Q: Michigan Medicine has used MiChart, the electronic health record, for about six years. There’s a lot of discussion around improving workflow and usability, and trying to ease the documentation burden on nurses and providers. How can we address this?

CP: When computerized documentation replaced paper-based workflow, it became easy for well-intentioned leaders to require nurses and other clinicians to document more and more aspects of care delivery. It was meant to improve quality and meet regulatory requirements. The unintended effect of burdening nurses with these documentation expectations can detract from direct patient care — the core of our nursing practice. It is time to step back and reassess what is really driving outcomes and quality — and minimize EHR activity that doesn’t do this. In addition, we know lengthy training sessions aren’t the most effective way to teach nurses how to use MiChart.

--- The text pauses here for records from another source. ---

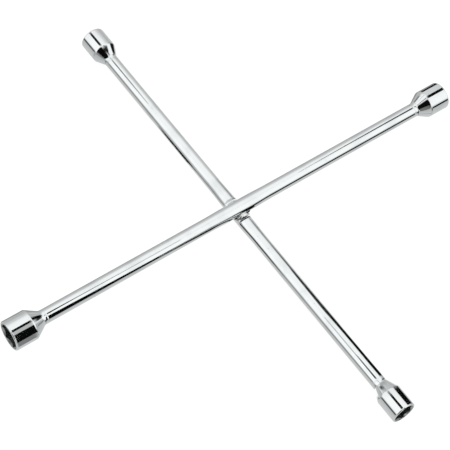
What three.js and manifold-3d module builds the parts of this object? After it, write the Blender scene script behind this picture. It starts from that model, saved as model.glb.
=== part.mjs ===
// Four-way lug wrench: two round steel bars crossed at right angles, with a hexagon
// socket for a different wheel nut on each of the four ends.
//
// Units are millimetres. +Z is up. The wrench lies level, its lower bar along Y and its
// upper bar along X, and the origin is under the crossing, at the height of the lowest
// socket. Each bar is pressed to a flat seat at its middle, the two seats lie face to
// face, and four fillet welds hold them. Each socket head is a forging, butt-welded to
// the end of its bar.

import * as THREE from "three";
import { mergeVertices } from "three/addons/utils/BufferGeometryUtils.js";
import Module from "manifold-3d";

const wasm = await Module();
wasm.setup();

const INCH = 25.4;

// ---- Driving dimensions ----

const SPAN = 20 * INCH; // from mouth to mouth, the same on both bars
const BAR_DIAMETER = 14;
const AXIS_STEP = 8; // the upper bar's axis above the lower bar's
const JOINT_GAP = 0.3; // between pieces that are welded together

const NUT_ACROSS_FLATS = {
  "7_8in": (7 / 8) * INCH,
  "13_16in": (13 / 16) * INCH,
  "3_4in": (3 / 4) * INCH,
  "11_16in": (11 / 16) * INCH,
};
const NUT_CLEARANCE = 0.2; // socket over nut, across flats
const CORNER_WALL = 1.85; // steel outside the hexagon's corners

const BARREL_LENGTH = 22.5; // the straight part of a head
const FLARE_LENGTH = 12; // the cone between the barrel and the neck
const NECK_LENGTH = 3; // as thick as the bar
const NECK_FILLET = 6;
const SHOULDER_FILLET = 2.5;
const MOUTH_BEVEL = 0.8; // outside edge of the mouth
const LEAD_IN = 0.2; // the countersink's edge outside the hexagon's corners
const POCKET_DEPTH = 21.5; // of the hexagon
const PUNCH_CONE = 2.5; // the pocket's conical end
const PUNCH_SHARE = 0.9; // that cone's width, of the hexagon across its flats

const SEAT_SPREAD = 1.07; // how much wider a bar is across its pressed seat
const WELD_ROOM = 4.8; // flat seat beyond the other bar, for the weld
const SEAT_RAMP = 1.4; // from the seat up to the full bar

const BEAD_RADIUS = 3.4;
const BEAD_OVERHANG = 2.3; // how far a bead reaches past the bar that it crosses
const BEAD_DROOP = 2; // how far its ends hang below its middle
const BEAD_STANDOFF = 0.5; // the bead's middle line outside the bar's flank
const BEAD_LIFT = 0.3; // and above the seat

const ROUND_SEGMENTS = 36;
const ARC_STEPS = 4;
const RAMP_STEPS = 4;

// ---- Values that follow ----

const BAR_RADIUS = BAR_DIAMETER / 2;
const SEAT_LEVEL = (AXIS_STEP - JOINT_GAP) / 2; // seat above its own bar's axis
const SEAT_HALF_WIDTH = BAR_RADIUS * SEAT_SPREAD;
const SEAT_HALF_LENGTH = SEAT_HALF_WIDTH + WELD_ROOM;
const HEAD_LENGTH = NECK_LENGTH + FLARE_LENGTH + BARREL_LENGTH;
const BAR_HALF_LENGTH = SPAN / 2 - HEAD_LENGTH - JOINT_GAP;

// A hexagon's corner radius, from its size across flats.
const cornerRadius = (acrossFlats) => acrossFlats / Math.sqrt(3);

// The hexagon that a socket is given for a nut.
const pocketAcrossFlats = (size) => NUT_ACROSS_FLATS[size] + NUT_CLEARANCE;

// The outside of a head's barrel.
const barrelRadius = (size) =>
  cornerRadius(pocketAcrossFlats(size)) + CORNER_WALL;

// Where each head goes: its bar, and its turn about Z from +Y.
const HEADS = [
  { size: "7_8in", bar: "upper", turn: Math.PI / 2 },
  { size: "13_16in", bar: "upper", turn: -Math.PI / 2 },
  { size: "3_4in", bar: "lower", turn: 0 },
  { size: "11_16in", bar: "lower", turn: Math.PI },
];

const largestRadius = (bar) =>
  Math.max(...HEADS.filter((h) => h.bar === bar).map((h) => barrelRadius(h.size)));

// The bottom of the largest lower head, or of a much larger upper one, is at zero.
const LOWER_AXIS = Math.max(largestRadius("lower"), largestRadius("upper") - AXIS_STEP);
const AXIS_HEIGHT = { lower: LOWER_AXIS, upper: LOWER_AXIS + AXIS_STEP };
const SEAT_PLANE = LOWER_AXIS + AXIS_STEP / 2;

// ---- Solids ----

// A three.js geometry as a manifold-3d solid.
function solidFrom(geometry) {
  const bare = geometry.index ? geometry.toNonIndexed() : geometry.clone();
  bare.deleteAttribute("normal");
  bare.deleteAttribute("uv");
  const merged = mergeVertices(bare, 1e-4);
  return new wasm.Manifold(
    new wasm.Mesh({
      numProp: 3,
      vertProperties: new Float32Array(merged.attributes.position.array),
      triVerts: new Uint32Array(merged.index.array),
    }),
  );
}

// A manifold-3d solid as a three.js geometry with flat-shaded faces.
function geometryFrom(solid) {
  const mesh = solid.getMesh();
  const geometry = new THREE.BufferGeometry();
  const positions = new THREE.BufferAttribute(mesh.vertProperties, mesh.numProp);
  geometry.setAttribute("position", positions);
  geometry.setIndex(new THREE.BufferAttribute(mesh.triVerts, 1));
  const flat = geometry.toNonIndexed();
  flat.computeVertexNormals();
  return flat;
}

// Corners given as [radius, height, fillet], as lathe points with the fillets drawn as arcs.
function filletedProfile(corners) {
  const at = ([radius, height]) => new THREE.Vector2(radius, height);
  return corners.flatMap((corner, i) => {
    const here = at(corner);
    const fillet = corner[2];
    if (!fillet) return [here];
    const back = at(corners[i - 1]).sub(here).normalize();
    const ahead = at(corners[i + 1]).sub(here).normalize();
    const halfAngle = Math.acos(back.dot(ahead)) / 2;
    const tangent = fillet / Math.tan(halfAngle);
    const toCentre = back.clone().add(ahead).setLength(fillet / Math.sin(halfAngle));
    const centre = here.clone().add(toCentre);
    const start = here.clone().addScaledVector(back, tangent).sub(centre);
    const end = here.clone().addScaledVector(ahead, tangent).sub(centre);
    return Array.from({ length: ARC_STEPS + 1 }, (_, k) =>
      start.clone().lerp(end, k / ARC_STEPS).setLength(fillet).add(centre),
    );
  });
}

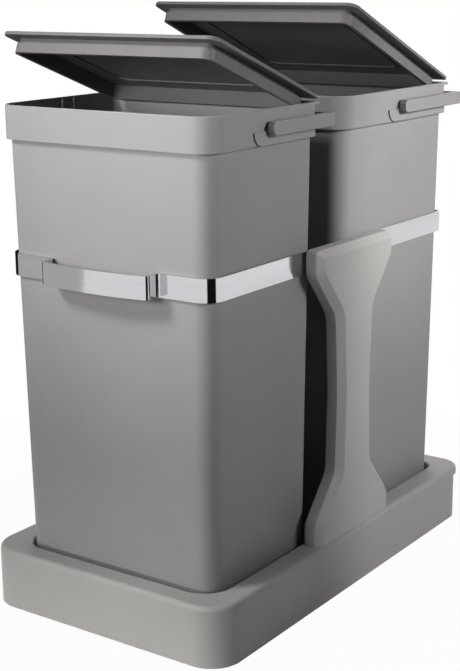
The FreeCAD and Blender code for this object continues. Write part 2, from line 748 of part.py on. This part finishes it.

We are reviewing the onboarding process to provide more efficient initial training, and then additional support focused on efficiency.

Q: We have more access to more data than ever before. How does data and analytics affect the nursing profession? What can nurses do with this influx of data and how can it help them improve patient outcomes?

CP: We have a lot of data, but we’re still learning how to leverage it all to gain knowledge and inform decisions. Nurses are critical stakeholders in advancing analytics-driven care delivery. If we do a good job designing the EHR, we can capture key data that can be used to reduce patient risk and support proactive treatment. There are some excellent examples — handwashing, CAUTI and CLABSI — of how data changed organizational behavior and made care delivery safer and more efficient. We currently use MiChart data to run predictive analytics algorithms to find patients at risk for sepsis, forecast future census, and predict the number of discharges. We collect an immense amount of data through the EHR and will continue to improve both care to individual patients, as well as the efficiency of our operations.

Q: What will health care look like in five years? What’s it going to take for Michigan Medicine to get there?

CP: We need to rethink what care needs to take place within the walls of the hospital versus how we can provide personalized medicine for our patients wherever they are. Michigan Medicine’s virtual care initiatives are moving us in this direction. We offer virtual visits through the patient portal, monitor patients remotely via data they upload from home medical devices, and text care reminders to patient cell phones. I’m also excited about our “Unified Clinical Communications” initiative to (finally!) begin the journey to eliminate pagers. We will utilize smartphones for secure text, talk, MiChart documentation, and to receive alarms and alerts. I also feel very lucky to be able to partner with researchers and educators in the School of Nursing, who are envisioning what the future of nursing looks like. Michigan Medicine is primed to lead the future of health care IT.

Q: What activities or hobbies do you enjoy outside of work?

CP:  I consider myself a “hockey mom” — however, that really means I’m a hockey, orchestra, band, tennis and baseball mom, among other things. Family is my first “hobby,” but I also love to travel, bike and ski. My family enjoys visiting national parks to experience the beauty of the U.S.